Kendisinin müzakere masasının her iki tarafında da bulunduğunu anlatan Erdoğan, işçi olarak masanın bir tarafında İstanbul Büyükşehir Belediye Başkanlığı esnasında da işveren olarak diğer tarafında bulunduğunu söyledi. Sendikacılığın, salt ücret pazarlığı yapmak olmadığını belirten Erdoğan konuşmasını şöyle sürdürdü:

"Bugünün dünyasında sendikacılık, geçmişte olduğu gibi, kırmakla, dökmekle, eylemle, grevle özdeşleşen bir yapı asla sergileyemez. Elbette hak mücadelesi olacak... Ama hak mücadelesi, artık bir sınıf mücadelesi anlayışıyla değil, tüm ülkeyi, hatta tüm dünyayı kavrayan bir anlayışla, yeni bir yaklaşımla ortaya konmak zorundadır.
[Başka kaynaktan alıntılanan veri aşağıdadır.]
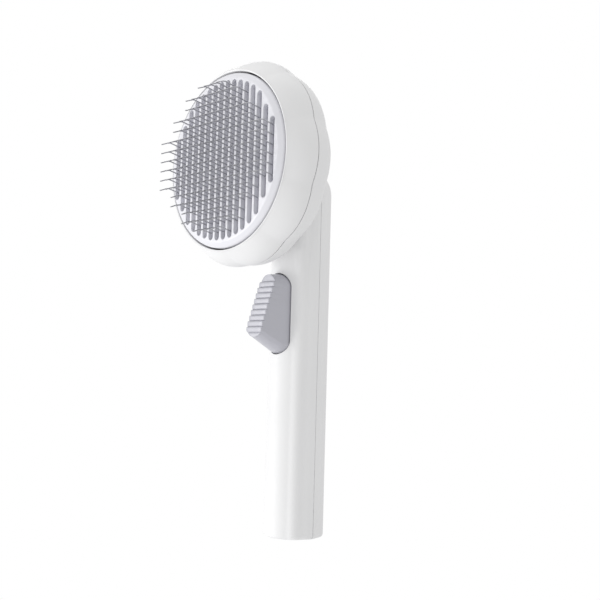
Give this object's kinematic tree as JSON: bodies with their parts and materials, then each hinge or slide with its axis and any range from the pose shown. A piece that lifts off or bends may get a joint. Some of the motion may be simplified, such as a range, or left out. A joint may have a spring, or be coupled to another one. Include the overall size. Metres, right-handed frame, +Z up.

Bu yaklaşımı geliştiremeyen sendikacılık anlayışının varlığını sürdürebilmesi mümkün değildir. Onun için sendikalar ve tüm sivil toplum örgütleri, antidemokratik süreçlerin

malzemesi değil; demokrasinin, özgürlüklerin, katılımcılığın öncüsü olmalıdırlar. Bir başbakan olarak ben veyahutta belediye başkanları olarak yerel yöneticiler aslında birer emanetçi konumundadırlar. Sizlerin emanetçisidir. Ellerindeki imkanlar sizin imkanlarınız. Eğer finansman yönetiminde buradaki yöneticiler başarılı olamıyorsa, başarılı olamaması halinde kamu idaresinin ne hale düşebileceğini geçmişte gördük. Aynı şekilde görmek durumuyla karşı karşıya kalırız. Buradaki anlayış, her zaman el ele vermek

suretiyle hak ve özgürlükler noktasında, yaşam mücadelesi noktasındaki devamlılığı birlikte sergileyebilmektir."

TBMM‘nin, 12 Eylül‘deki değişikliğin hemen ardından yasal düzenlemeler için hazırlıklara başladığını ve uyum yasalarını peyderpey çıkarttığını belirten Erdoğan, bazı düzenlemelerin de hayata geçirildiğini anlattı. Gelecek dönemde bu çalışmaların devam edeceğini bildirdi. Erdoğan, ‘‘Özellikle sizleri ilgilendiren düzenlemelerde, katkılarınız, eleştirileriniz, öneri ve uyarılarınız alınacak ve bunlar yasa çalışmalarına azami ölçüde yansıtılacak. Bundan da endişeniz olmasın. Bu noktada hiçbir çekincemiz,

hiçbir tereddüdümüz ve kompleksimiz yok. Biz 8.5 yıl boyunca diyalog, uzlaşma ve istişareyi, politikalarımızın şekillenmesinde en hayati mekanizmalar olarak gördük. 1 Mayıs‘ı biz bayram ilan ettik. Bizden öncekiler, sosyal demokratlar, şunlar, bunlar niçin ilan edemediler? Yapsaydılar... Hani onlar işçi dostuydu, emekten yanaydılar... Niye bunlar yapamadılar, niye bunlar Taksim‘in yolunu açamadılar? Bunu biz başardık. O yolu biz açtık. Bu noktada rahat edebildik. Peki şu anda bazı sendikalar bunun

kadrini kıymetini bilebiliyorlar mı? Bilmiyorlar. Bilmedikleri gibi hakarete de yine aynı şekilde devam ediyorlar. Niye? Onlar ideolojinin deli gömleğini giymiş zihniyetlerdir. Onlar cam, çerçeve, çevredeki esnafı, herkesi dilhun ettikleri zaman, kan gördükleri zaman rahatlayan zihniyetlerdir. Hep bunu gördük. Türkiye‘nin elde ettiği başarılar, oluşan diyalog ve uzlaşma zemininin, istişare kültürünün bir neticesidir ve biz bunu aynı şekilde devam ettireceğiz. Biz bunların hepsini masaya çağırdık, hepsiyle

birçok konuda görüşmeler yaptık ama birçok zaman hep masayı bırakıp gitmişlerdir. Mesele masayı bırakıp gitmek değil, masada netice almaktır. Masayı bırakıp gittiğiniz zaman bize bir şey kaybettirmezsiniz. Bize düşen sadece hayırlı olsun demektir, güle güle... Başka bir şey demeyiz" şeklinde konuştu.

Öte yandan kürsüye çıkan Başbakan Erdoğan‘ı cep telefonu ile görüntüleyen sendika üyeleri renkli görüntüler oluşturdu.